### WHAT THE EXERCISE ASKS
Go from the first line to the line with "floor_radius = 7.5; // [5:0.5:12]" and return those lines verbatim, ends included.

### PROVIDED DATA

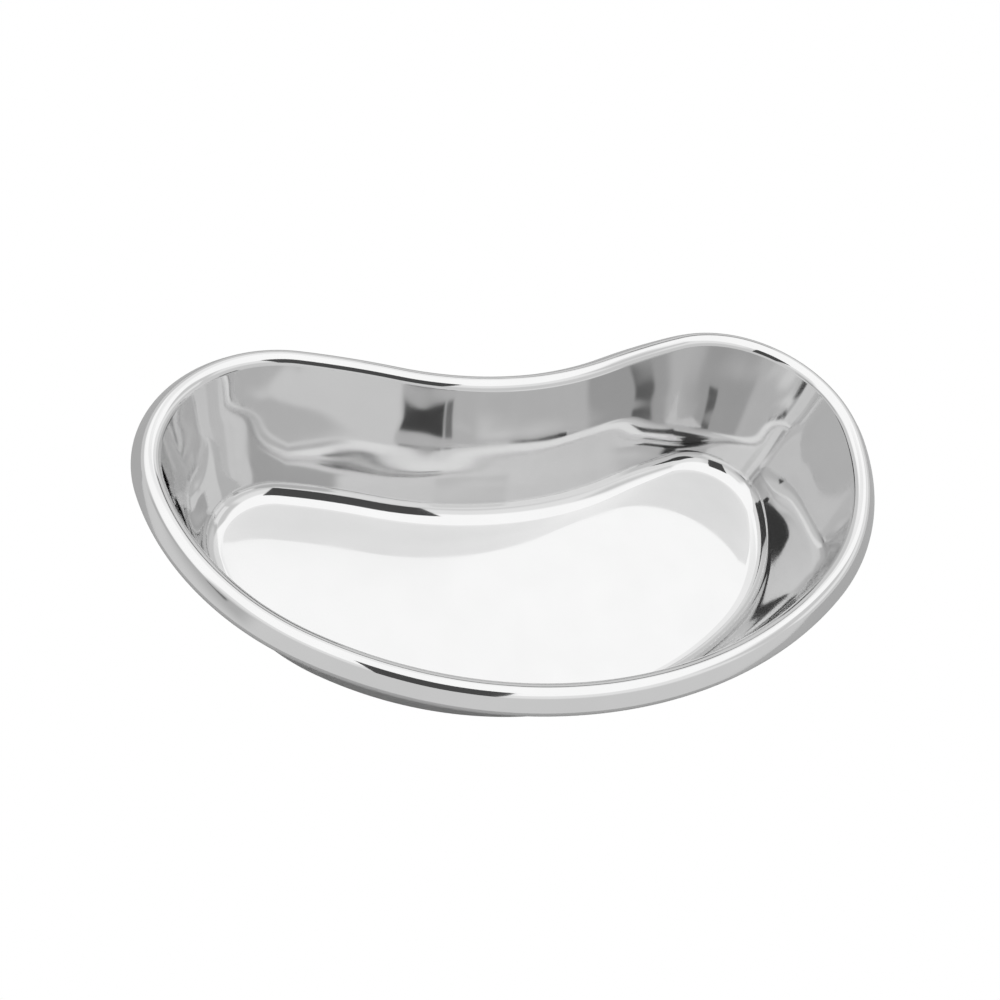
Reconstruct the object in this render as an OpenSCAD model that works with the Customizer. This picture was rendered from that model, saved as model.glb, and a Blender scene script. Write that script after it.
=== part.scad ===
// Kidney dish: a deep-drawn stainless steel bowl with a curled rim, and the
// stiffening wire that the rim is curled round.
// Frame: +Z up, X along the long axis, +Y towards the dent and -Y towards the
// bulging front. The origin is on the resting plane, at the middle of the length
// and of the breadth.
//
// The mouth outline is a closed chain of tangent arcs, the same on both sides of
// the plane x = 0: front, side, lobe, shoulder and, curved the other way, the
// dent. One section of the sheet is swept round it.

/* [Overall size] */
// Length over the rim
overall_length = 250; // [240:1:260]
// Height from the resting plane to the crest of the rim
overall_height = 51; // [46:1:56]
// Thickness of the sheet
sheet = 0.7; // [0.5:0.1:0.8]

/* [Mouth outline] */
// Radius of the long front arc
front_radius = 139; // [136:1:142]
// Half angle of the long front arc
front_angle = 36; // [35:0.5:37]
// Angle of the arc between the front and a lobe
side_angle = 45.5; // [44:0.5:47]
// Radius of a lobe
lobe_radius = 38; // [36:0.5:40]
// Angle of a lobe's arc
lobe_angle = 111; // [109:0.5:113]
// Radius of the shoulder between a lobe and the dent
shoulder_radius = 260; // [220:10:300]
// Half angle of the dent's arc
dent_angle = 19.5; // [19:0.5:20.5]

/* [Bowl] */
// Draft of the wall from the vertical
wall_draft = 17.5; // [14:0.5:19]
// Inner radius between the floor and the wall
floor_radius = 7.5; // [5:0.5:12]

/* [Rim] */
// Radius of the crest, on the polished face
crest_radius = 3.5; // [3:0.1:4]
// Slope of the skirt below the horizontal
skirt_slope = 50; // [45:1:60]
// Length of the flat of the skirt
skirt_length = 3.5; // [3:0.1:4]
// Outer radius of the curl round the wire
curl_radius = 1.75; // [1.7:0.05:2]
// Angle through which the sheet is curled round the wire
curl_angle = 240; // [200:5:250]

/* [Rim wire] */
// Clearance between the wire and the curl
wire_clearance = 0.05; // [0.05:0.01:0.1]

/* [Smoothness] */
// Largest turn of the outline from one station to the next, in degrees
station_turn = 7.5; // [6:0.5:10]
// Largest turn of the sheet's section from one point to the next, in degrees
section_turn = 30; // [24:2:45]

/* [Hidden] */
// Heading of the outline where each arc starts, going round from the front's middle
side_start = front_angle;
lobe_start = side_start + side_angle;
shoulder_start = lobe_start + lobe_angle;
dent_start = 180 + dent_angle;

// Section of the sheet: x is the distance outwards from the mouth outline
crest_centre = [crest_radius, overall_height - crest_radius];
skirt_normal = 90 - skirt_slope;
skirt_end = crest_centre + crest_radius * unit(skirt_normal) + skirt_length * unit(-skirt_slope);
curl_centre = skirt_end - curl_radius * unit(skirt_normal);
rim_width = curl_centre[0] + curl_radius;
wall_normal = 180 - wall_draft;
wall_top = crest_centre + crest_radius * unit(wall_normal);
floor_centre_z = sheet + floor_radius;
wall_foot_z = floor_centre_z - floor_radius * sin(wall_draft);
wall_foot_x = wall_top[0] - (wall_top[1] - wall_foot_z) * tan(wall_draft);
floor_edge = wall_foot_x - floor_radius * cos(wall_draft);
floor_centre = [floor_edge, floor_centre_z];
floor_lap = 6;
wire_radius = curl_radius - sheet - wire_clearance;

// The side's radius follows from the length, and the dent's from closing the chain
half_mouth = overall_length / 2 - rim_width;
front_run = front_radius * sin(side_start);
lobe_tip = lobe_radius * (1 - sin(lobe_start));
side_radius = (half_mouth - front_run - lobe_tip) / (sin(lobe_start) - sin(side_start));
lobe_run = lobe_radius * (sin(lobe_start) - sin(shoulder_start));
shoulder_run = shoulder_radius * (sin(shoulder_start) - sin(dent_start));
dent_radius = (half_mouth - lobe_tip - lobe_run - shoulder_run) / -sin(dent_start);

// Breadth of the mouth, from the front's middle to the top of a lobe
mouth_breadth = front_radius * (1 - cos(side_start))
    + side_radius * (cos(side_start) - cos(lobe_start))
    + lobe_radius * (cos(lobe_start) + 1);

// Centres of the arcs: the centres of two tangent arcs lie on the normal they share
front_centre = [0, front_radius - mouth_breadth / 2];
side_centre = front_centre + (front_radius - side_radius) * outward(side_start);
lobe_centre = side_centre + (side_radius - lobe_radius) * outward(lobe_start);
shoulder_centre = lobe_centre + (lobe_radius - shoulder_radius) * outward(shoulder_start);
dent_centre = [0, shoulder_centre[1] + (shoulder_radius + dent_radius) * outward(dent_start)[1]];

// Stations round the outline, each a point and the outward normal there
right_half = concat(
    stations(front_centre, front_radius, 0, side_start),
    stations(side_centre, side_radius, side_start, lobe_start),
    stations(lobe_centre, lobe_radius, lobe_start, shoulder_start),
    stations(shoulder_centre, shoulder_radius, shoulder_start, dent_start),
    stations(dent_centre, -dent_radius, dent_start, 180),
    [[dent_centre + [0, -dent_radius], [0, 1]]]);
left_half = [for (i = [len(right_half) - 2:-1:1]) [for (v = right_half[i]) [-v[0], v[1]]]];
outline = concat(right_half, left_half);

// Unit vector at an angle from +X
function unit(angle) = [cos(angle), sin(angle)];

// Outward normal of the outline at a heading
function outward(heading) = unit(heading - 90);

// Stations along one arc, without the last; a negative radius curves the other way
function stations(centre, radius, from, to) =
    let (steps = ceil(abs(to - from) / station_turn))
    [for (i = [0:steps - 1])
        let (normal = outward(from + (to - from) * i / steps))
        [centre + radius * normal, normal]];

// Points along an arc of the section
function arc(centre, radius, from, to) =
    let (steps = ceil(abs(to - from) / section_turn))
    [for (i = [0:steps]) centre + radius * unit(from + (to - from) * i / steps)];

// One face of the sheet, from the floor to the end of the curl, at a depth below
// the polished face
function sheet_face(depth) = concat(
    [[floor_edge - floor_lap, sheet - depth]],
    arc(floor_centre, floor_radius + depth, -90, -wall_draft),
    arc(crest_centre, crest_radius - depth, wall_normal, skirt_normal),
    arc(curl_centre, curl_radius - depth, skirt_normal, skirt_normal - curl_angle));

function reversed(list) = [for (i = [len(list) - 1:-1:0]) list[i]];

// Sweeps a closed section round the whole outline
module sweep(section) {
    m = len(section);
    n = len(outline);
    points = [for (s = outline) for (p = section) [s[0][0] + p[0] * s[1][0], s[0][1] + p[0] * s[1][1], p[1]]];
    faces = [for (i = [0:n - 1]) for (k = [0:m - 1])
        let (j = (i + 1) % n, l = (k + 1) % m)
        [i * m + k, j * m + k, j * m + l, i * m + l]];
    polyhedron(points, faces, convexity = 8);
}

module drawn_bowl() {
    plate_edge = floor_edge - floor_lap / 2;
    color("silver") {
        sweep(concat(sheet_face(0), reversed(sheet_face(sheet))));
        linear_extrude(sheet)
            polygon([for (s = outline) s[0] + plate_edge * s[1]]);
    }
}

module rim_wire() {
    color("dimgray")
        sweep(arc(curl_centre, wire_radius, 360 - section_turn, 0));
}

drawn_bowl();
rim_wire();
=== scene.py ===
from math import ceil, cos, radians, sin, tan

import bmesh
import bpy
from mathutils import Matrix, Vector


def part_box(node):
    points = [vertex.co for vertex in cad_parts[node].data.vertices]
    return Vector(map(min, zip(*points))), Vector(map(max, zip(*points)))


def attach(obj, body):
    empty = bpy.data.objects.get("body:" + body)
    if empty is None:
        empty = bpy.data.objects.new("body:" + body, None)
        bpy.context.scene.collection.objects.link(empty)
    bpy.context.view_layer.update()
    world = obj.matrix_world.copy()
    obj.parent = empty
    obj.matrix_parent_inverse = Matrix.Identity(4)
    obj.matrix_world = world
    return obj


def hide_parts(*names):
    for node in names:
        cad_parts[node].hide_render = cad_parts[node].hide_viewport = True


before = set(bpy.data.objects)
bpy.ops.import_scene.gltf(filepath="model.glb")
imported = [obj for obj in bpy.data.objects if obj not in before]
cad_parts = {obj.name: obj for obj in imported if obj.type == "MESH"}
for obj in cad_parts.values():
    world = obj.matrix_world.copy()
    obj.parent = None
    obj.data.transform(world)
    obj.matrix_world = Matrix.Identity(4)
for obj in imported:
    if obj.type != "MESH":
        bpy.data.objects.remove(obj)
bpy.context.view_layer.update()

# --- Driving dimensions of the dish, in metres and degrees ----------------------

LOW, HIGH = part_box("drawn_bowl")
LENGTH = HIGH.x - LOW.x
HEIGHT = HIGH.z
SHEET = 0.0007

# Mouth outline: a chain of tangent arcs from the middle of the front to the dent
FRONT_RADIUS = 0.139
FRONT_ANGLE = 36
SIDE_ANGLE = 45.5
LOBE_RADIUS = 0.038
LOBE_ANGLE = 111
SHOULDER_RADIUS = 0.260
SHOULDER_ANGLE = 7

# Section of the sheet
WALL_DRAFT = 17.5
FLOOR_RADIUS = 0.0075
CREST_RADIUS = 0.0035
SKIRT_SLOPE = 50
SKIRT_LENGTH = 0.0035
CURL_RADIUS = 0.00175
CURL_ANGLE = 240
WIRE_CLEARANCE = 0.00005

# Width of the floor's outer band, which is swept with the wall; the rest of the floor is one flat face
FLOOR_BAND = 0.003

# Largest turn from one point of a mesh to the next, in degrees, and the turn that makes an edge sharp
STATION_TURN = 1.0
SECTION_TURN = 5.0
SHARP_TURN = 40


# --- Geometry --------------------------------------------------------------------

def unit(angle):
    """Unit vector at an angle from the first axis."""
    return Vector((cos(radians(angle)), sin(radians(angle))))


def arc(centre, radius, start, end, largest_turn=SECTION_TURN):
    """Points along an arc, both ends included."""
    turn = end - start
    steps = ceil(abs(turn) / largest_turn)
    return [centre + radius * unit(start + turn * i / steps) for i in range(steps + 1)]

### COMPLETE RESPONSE
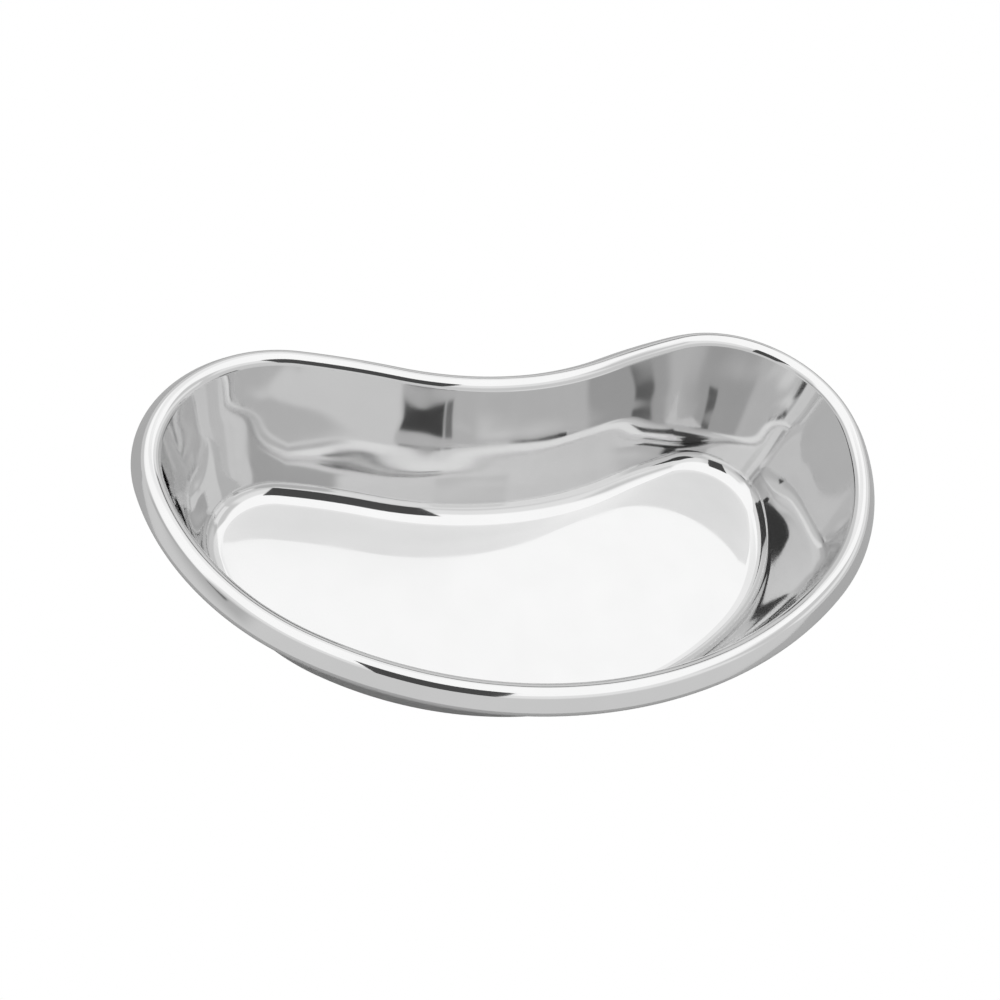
Reconstruct the object in this render as an OpenSCAD model that works with the Customizer. This picture was rendered from that model, saved as model.glb, and a Blender scene script. Write that script after it.
=== part.scad ===
// Kidney dish: a deep-drawn stainless steel bowl with a curled rim, and the
// stiffening wire that the rim is curled round.
// Frame: +Z up, X along the long axis, +Y towards the dent and -Y towards the
// bulging front. The origin is on the resting plane, at the middle of the length
// and of the breadth.
//
// The mouth outline is a closed chain of tangent arcs, the same on both sides of
// the plane x = 0: front, side, lobe, shoulder and, curved the other way, the
// dent. One section of the sheet is swept round it.

/* [Overall size] */
// Length over the rim
overall_length = 250; // [240:1:260]
// Height from the resting plane to the crest of the rim
overall_height = 51; // [46:1:56]
// Thickness of the sheet
sheet = 0.7; // [0.5:0.1:0.8]

/* [Mouth outline] */
// Radius of the long front arc
front_radius = 139; // [136:1:142]
// Half angle of the long front arc
front_angle = 36; // [35:0.5:37]
// Angle of the arc between the front and a lobe
side_angle = 45.5; // [44:0.5:47]
// Radius of a lobe
lobe_radius = 38; // [36:0.5:40]
// Angle of a lobe's arc
lobe_angle = 111; // [109:0.5:113]
// Radius of the shoulder between a lobe and the dent
shoulder_radius = 260; // [220:10:300]
// Half angle of the dent's arc
dent_angle = 19.5; // [19:0.5:20.5]

/* [Bowl] */
// Draft of the wall from the vertical
wall_draft = 17.5; // [14:0.5:19]
// Inner radius between the floor and the wall
floor_radius = 7.5; // [5:0.5:12]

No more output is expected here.